The U.S. Department of Justice (DOJ) sued Texas and Abbott over the buoys, which are part of the governor's Operation Lone Star, in July. U.S. Judge David A. Ezra of the Western District of Texas, an appointee of former President Ronald Reagan, ordered the state to remove the barrier and prohibited new or additional blockades in September.
The U.S. Court of Appeals for the 5th Circuit initially blocked Ezra's ruling while it considered the case, but Judges Dana Douglas and Carolyn Dineen King—respectively appointed by President Joe Biden and former President Jimmy Carter—affirmed his decision that the buoys violate federal law on Friday. Judge Don Willett, an appointee of ex-President Donald Trump, dissented.

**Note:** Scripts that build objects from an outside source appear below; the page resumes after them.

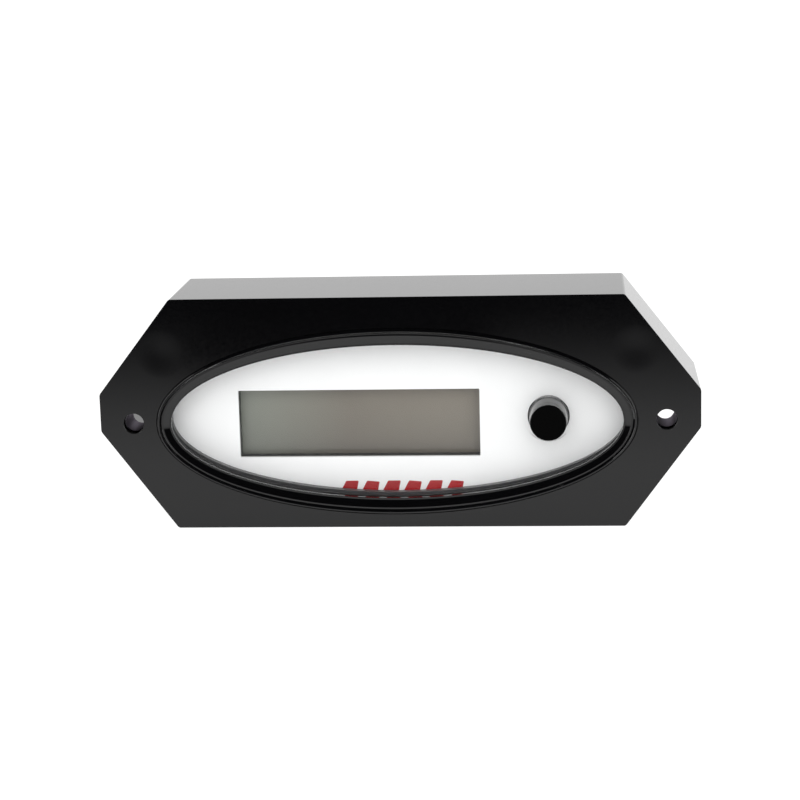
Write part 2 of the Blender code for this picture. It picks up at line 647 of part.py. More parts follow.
def make_rear_closure():
    """Oval inner can, its seal, the rear cover with vent plug, and four long screws."""
    black = finish("can_black", "121213", 0.45)
    inner_a, inner_b = PLATE_A + 0.4 * MM, PLATE_B + 0.4 * MM
    outer_a, outer_b = inner_a + CAN_WALL, inner_b + CAN_WALL
    can_mesh = oval_mesh(outer_a, outer_b, CAN_FRONT, CAN_BACK, "inner_can")
    can = add_part("inner_can", can_mesh, black, WINDOW_X, 0, WINDOW_Z)
    for _, x, z in cover_screw_places():
        join(can, add_tool(disc_mesh(EAR_RADIUS, CAN_EAR_FRONT, CAN_BACK - 0.01 * MM, 24), x, 0, z))
        cut(can, add_tool(disc_mesh(1.8 * MM, CAN_EAR_FRONT - MM, CAN_BACK + MM, 20), x, 0, z))
    hollow = oval_mesh(inner_a, inner_b, CAN_FRONT - MM, CAN_BACK + MM)
    cut(can, add_tool(hollow, WINDOW_X, 0, WINDOW_Z))

    seal_rubber = finish("cover_seal", "1A1A1A", 0.8)
    seal = oval_ring_mesh(
        (outer_a, outer_b), (inner_a, inner_b), COVER_SEAL_FRONT, COVER_SEAL_BACK, "cover_gasket"
    )
    add_part("cover_gasket", seal, seal_rubber, WINDOW_X, 0, WINDOW_Z)

    cover_black = finish("cover_black", "131314", 0.5)
    cover_mesh = oval_mesh(outer_a, outer_b, COVER_FRONT, COVER_BACK, "rear_cover")
    cover = add_part("rear_cover", cover_mesh, cover_black, WINDOW_X, 0, WINDOW_Z)
    zinc = finish("cover_screw_zinc", "A9A9AC", 0.3, 1.0)
    head_radius, head_height = 2.8 * MM, 2.0 * MM
    body = screw_mesh(head_radius, head_height, 1.45 * MM, 25 * MM, "cover_screw")
    for number, x, z in cover_screw_places():
        ear = disc_mesh(EAR_RADIUS, COVER_FRONT + 0.01 * MM, COVER_BACK - 0.01 * MM, 24)
        join(cover, add_tool(ear, x, 0, z))
        cut(cover, add_tool(disc_mesh(1.8 * MM, COVER_FRONT - MM, COVER_BACK + MM, 20), x, 0, z))
        name = f"cover_screw_{number}"
        screw(name, body.copy(), head_radius, head_height, x, COVER_BACK + FIT, z, zinc)
    slot = box_mesh(
        SOCKET_WIDTH + 2 * FIT, COVER_FRONT - MM, COVER_BACK + MM, SOCKET_HEIGHT + 2 * FIT
    )
    vent_x = -34 * MM
    breather = disc_mesh(1.5 * MM, COVER_FRONT - MM, COVER_BACK + MM, 20)
    cut(cover, add_tool(slot, SOCKET_X, 0, SOCKET_Z), add_tool(breather, vent_x, 0, WINDOW_Z))
    white = finish("vent_white", "DADADA", 0.7)
    plug = disc_mesh(4.5 * MM, COVER_BACK + FIT, COVER_BACK + 1.3 * MM, 32, "vent_plug")
    bevel(add_part("vent_plug", plug, white, vent_x, 0, WINDOW_Z), 0.3 * MM, 1)


def main():
    make_outer_case()
    make_mounting_sleeves()
    make_bezel_ring()
    make_window()
    make_dial_plate()
    make_button()
    make_display()
    make_carrier()
    make_board()
    make_harness_socket()
    make_rear_closure()


main()
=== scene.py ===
"""Motorcycle instrument cluster: builds the detailed pieces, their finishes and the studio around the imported
model. X runs to the right, Y from the front face to the back, Z up, all in metres."""

import math

import bmesh
import bpy
from bpy.props import FloatProperty, FloatVectorProperty, PointerProperty
from mathutils import Euler, Matrix, Vector


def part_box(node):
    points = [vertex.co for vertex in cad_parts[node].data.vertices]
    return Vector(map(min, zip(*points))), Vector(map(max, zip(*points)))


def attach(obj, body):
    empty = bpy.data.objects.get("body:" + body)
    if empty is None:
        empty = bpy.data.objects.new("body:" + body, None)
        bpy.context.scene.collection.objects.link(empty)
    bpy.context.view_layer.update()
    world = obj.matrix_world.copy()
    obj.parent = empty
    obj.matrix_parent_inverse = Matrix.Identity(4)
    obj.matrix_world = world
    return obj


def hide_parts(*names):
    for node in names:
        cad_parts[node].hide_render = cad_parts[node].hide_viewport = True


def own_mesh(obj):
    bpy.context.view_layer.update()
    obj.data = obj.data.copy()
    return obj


bl_info = {
    "name": "Instrument Cluster",
    "version": (1, 0, 0),
    "blender": (4, 5, 0),
    "location": "View3D > Sidebar > Cluster",
    "description": "Builds a motorcycle instrument cluster around its packed model",
    "category": "Add Mesh",
}

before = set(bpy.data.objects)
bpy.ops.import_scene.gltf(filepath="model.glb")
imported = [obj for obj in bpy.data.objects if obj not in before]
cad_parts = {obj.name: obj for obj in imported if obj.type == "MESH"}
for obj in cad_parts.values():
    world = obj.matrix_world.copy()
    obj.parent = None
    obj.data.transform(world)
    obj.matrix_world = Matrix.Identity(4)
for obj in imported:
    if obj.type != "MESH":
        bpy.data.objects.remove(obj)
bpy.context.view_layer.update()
MM = 0.001
FACE_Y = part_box("outer_case")[0].y  # every depth is counted from this plane, towards the back


def middle(node):
    """Centre of a CAD node as (x, z)."""
    low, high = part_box(node)
    return (low.x + high.x) / 2, (low.z + high.z) / 2


def depths(node):
    """Depth of a CAD node's front and back behind the face."""
    low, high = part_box(node)
    return low.y - FACE_Y, high.y - FACE_Y


def half_size(node):
    low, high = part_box(node)
    return (high.x - low.x) / 2, (high.z - low.z) / 2


def linear(colour):
    """An sRGB hex colour as linear light."""
    parts = [int(colour[i : i + 2], 16) / 255 for i in (0, 2, 4)]
    return tuple(p / 12.92 if p <= 0.04045 else ((p + 0.055) / 1.055) ** 2.4 for p in parts)


def length(name, about, default):
    return FloatProperty(name=name, description=about, default=default, min=0.0, unit="LENGTH", precision=5)


def colour(name, about, value):
    return FloatVectorProperty(
        name=name, description=about, subtype="COLOR", size=3, min=0.0, max=1.0, default=linear(value)
    )


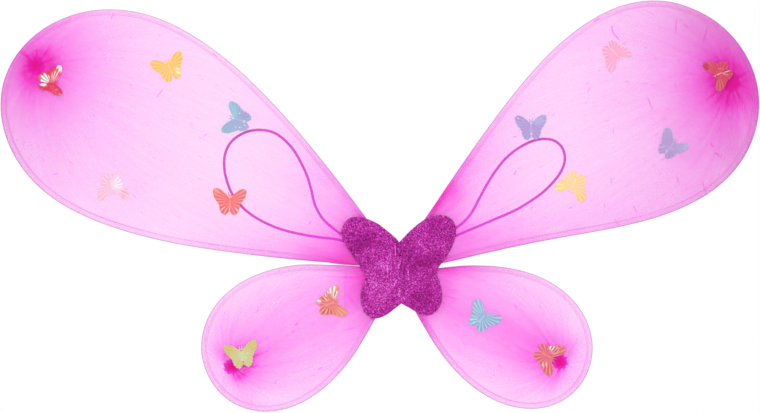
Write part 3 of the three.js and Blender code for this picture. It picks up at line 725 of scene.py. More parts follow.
# radiating folds at each knot: direction (degrees), from, to (mm), half width (mm), strength
FOLDS = {
    "upper_left": [(136, 3, 21, 0.6, 1.35), (85, 3, 17, 0.65, 0.9), (53, 3, 29, 0.55, 0.8), (24, 3, 22, 0.6, 0.4),
                   (180, 3, 16, 0.6, 0.45), (212, 3, 25, 0.6, 0.7), (249, 3, 21, 0.65, 0.7), (108, 3, 14, 0.6, 0.45),
                   (290, 3, 18, 0.6, 0.35), (-35, 3, 14, 0.6, 0.35), (160, 3, 12, 0.6, 0.45), (38, 6, 22, 0.5, 0.3)],
    "upper_right": [(120, 4, 30, 0.8, 0.75), (75, 4, 20, 0.8, 0.6), (30, 4, 20, 0.8, 0.6), (-20, 4, 20, 0.9, 0.6),
                    (-60, 4, 26, 0.8, 0.75), (-100, 4, 32, 0.8, 0.75), (215, 4, 32, 0.8, 0.55), (170, 4, 30, 0.8, 0.5),
                    (143, 4, 34, 0.7, 0.5), (-125, 4, 30, 0.7, 0.5), (192, 5, 30, 0.7, 0.4), (-80, 5, 28, 0.7, 0.4),
                    (98, 4, 24, 0.7, 0.5)],
    "lower_left": [(-34, 4, 21, 0.55, 1.0), (-52, 4, 17, 0.6, 0.9), (1, 4, 27, 0.55, 1.1), (24, 14, 42, 0.6, 0.75),
                   (197, 3, 11, 0.7, 0.7), (72, 8, 24, 0.8, 0.35), (140, 3, 10, 0.8, 0.6), (225, 3, 10, 0.8, 0.7),
                   (-75, 4, 13, 0.7, 0.6), (160, 3, 12, 0.6, 0.5)],
    "lower_right": [(123, 5, 26, 0.65, 1.1), (35, 3, 11, 0.7, 0.8), (-102, 3, 13, 0.8, 1.0), (167, 4, 20, 0.8, 0.4),
                    (66, 3, 13, 0.7, 0.7), (-20, 3, 10, 0.8, 0.5), (-60, 3, 12, 0.7, 0.6), (-140, 3, 13, 0.7, 0.5),
                    (95, 3, 12, 0.7, 0.5)]}
CORE = {"upper_left": (3.8, 4.2), "upper_right": (6.8, 6.0), "lower_left": (2.7, 2.0), "lower_right": (3.5, 2.4)}


def fold_depth(wing, p):
    k = np.array(KNOTS[wing])
    d = p - k
    r = np.linalg.norm(d, axis=1)
    a = np.arctan2(d[:, 1], d[:, 0])
    out = np.zeros(len(p))
    for deg, r0, r1, w, strength in FOLDS[wing]:
        off = (a - math.radians(deg) + math.pi) % (2 * math.pi) - math.pi
        side = np.abs(r * np.sin(np.clip(off, -1.5, 1.5)))
        w_r = w * (1.35 - 0.6 * r / r1)
        line = np.exp(-(side / np.maximum(w_r, 0.25)) ** 2) * (np.abs(off) < 1.2)
        out += strength * line * smooth(r0 - 3, r0 + 1, r) * (1 - smooth(r1 * 0.45, r1, r))
    core_r, soft = CORE[wing]
    star = core_r + 1.1 * np.sin(5 * a + 1.0 + k[0]) + 0.7 * np.sin(9 * a + k[1]) + 0.5 * np.sin(16 * a + 2)
    out += 2.4 * (1 - smooth(star - soft * 0.5, star + soft * 0.5, r))
    return out


def painted_shade_of(wing, p):
    """Painted shade: where the knit is darkened and greyed to stand for shade, on the upper right wing's outer side and
    by its root, and at the upper left wing's far end.
    """
    if wing == "upper_right":
        return (0.30 * smooth(150, 330, p[:, 0])
                + 0.18 * smooth(175, 225, p[:, 1]) * smooth(215, 275, p[:, 0])
                + 0.14 * smooth(140, 110, p[:, 1]) * smooth(265, 315, p[:, 0])
                + 0.34 * smooth(36, 16, p[:, 0]))
    if wing == "upper_left":
        return 0.10 * smooth(-270, -330, p[:, 0]) + 0.12 * smooth(-322, -356, p[:, 0])
    return np.zeros(len(p))


def depth_of(wing, p, e):
    g = np.clip(cover_of(wing, p, e), 0, 0.985)
    a = np.clip(g / (1 - 0.13 * (1 - g)), 0, 0.985)
    return -np.log(1 - a) / 2 + fold_depth(wing, p)


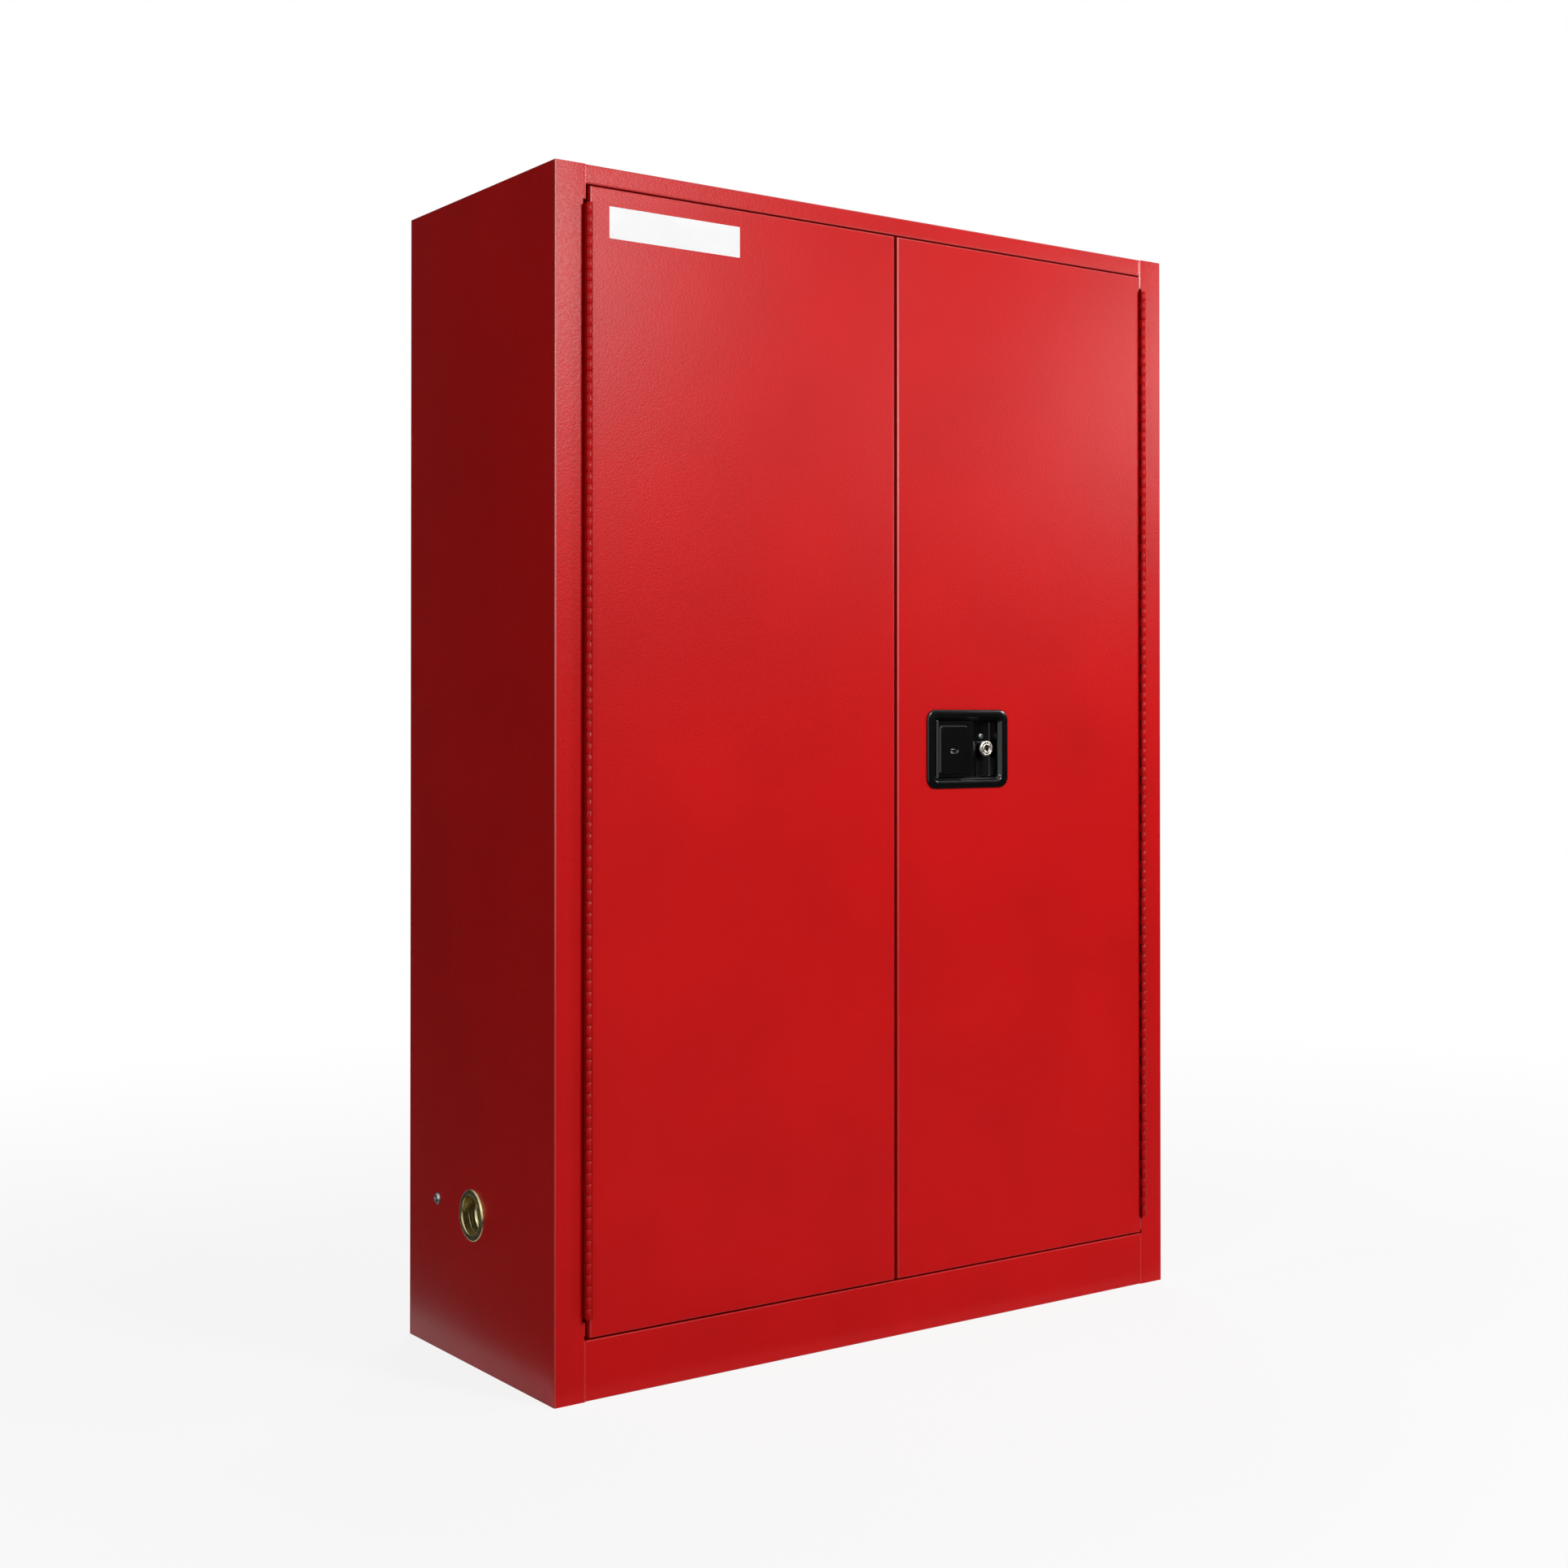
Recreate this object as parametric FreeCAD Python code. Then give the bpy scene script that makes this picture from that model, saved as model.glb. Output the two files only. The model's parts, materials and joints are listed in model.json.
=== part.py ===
import FreeCAD, Part
import math
import os

# Combustible storage cabinet: a double-wall sheet steel body, two doors on continuous hinges,
# a recessed paddle latch with a key lock and three bolts, two lift-out shelves over a sump,
# two vent fittings, an earthing screw and four levelling feet.
# The origin is the bottom centre of the body, X to the right, the front at -Y, Z up, millimetres.

# Body
width = 1092.0
depth = 457.0
height = 1650.0
sheet = 1.2
air_gap = 38.0
bend = 2.5
stile_width = 46.0
stile_lip = 6.0
header_height = 26.0
base_height = 81.5
flange = 18.0
stop_setback = 38.5
stop_overlap = 12.0
stop_depth = 15.0
sill_stop_height = 12.0
relief_width = 2.0
relief_height = 6.5

# Sump and floor
sump_depth = 50.0
floor_height = 20.0
bead_width = 60.0
bead_spacing = 300.0

# Doors
door_proud = 5.0
door_thickness = 40.0
door_side_gap = 4.0
door_end_gap = 3.5
centre_gap = 6.0
centre_offset = 9.3
door_flange = 12.0

# Continuous hinges
hinge_axis_inset = 0.2
hinge_axis_proud = 8.5
barrel_diameter = 8.4
hinge_pin_diameter = 3.4
pin_clearance = 0.05
leaf_thickness = 1.4
leaf_reach = 32.0
leaf_clearance = 0.8
barrel_bottom = 111.5
barrel_top = 1597.0
knuckle_length = 75.0
knuckle_clearance = 0.4
barrel_sides = 12
bore_sides = 8
frame_notch_margin = 5.5
frame_notch_depth = 5.0
door_notch_margin = 2.0
door_notch_width = 3.0
door_notch_depth = 8.0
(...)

"I've seen Gov. Abbott's border buoys for myself. They're illegal and dangerous."
The lower court "considered the threat to navigation and federal government operations on the Rio Grande, as well as the potential threat to human life the floating barrier created," Douglas wrote for the majority. "All of the district court's findings of fact were well supported by the record, and its conclusion... was not an abuse of discretion."
American Immigration Council policy director Aaron Reichlin-Melnick suggested on social media that the case turned out the way it did, even though the 5th Circuit is the most conservative U.S. appeals court, "in part because the panel draw was a very good one for the DOJ."
Abbott said Friday that the decision "is clearly wrong," that he and GOP state Attorney General Ken Paxton "will seek an immediate rehearing by the entire court," and that they will seek intervention from the right-wing U.S. Supreme Court "if needed."'
Despite the governor's determination to continue the legal battle, opponents of 4-foot-wide orange spherical buoys—which span 1,000 feet of the river near Eagle Pass—celebrated the appeals court decision.
"I've seen Gov. Abbott's border buoys for myself. They're illegal and dangerous," said U.S. Rep. Joaquin Castro (D-Texas), who led a congressional trip to the barrier and a letter urging the Biden administration to act. "I applaud the Justice Department for today's hard-fought victory in the conservative 5th Circuit and look forward to seeing these death traps removed from the Rio Grande."
The immigrant youth-led group United We Dream also welcomed the "small victory" but stressed that "the razor buoys are only a fraction of Gov. Abbott's racist and murderous Operation Lone Star," pointing to a new Human Rights Watch (HRW) report.
HRW revealed earlier this week that "dangerous chases of vehicles thought to contain migrants under the Texas government's Operation Lone Star program led to crashes that killed at least 74 people and injured at least another 189 in a 29-month period."
Alison Parker, HRW's deputy U.S. director, declared that the state operation "is maximizing chaos, fear, and human rights abuses against Texans and migrants, which might be a cynical way to win political points but is not a responsible way to run a government."
The report and ruling on Texas' operation come as congressional Republicans attempt to force through what migrant rights advocates are calling "unconscionable" changes to asylum policy in exchange for funding for Ukraine, Israel, and Taiwan.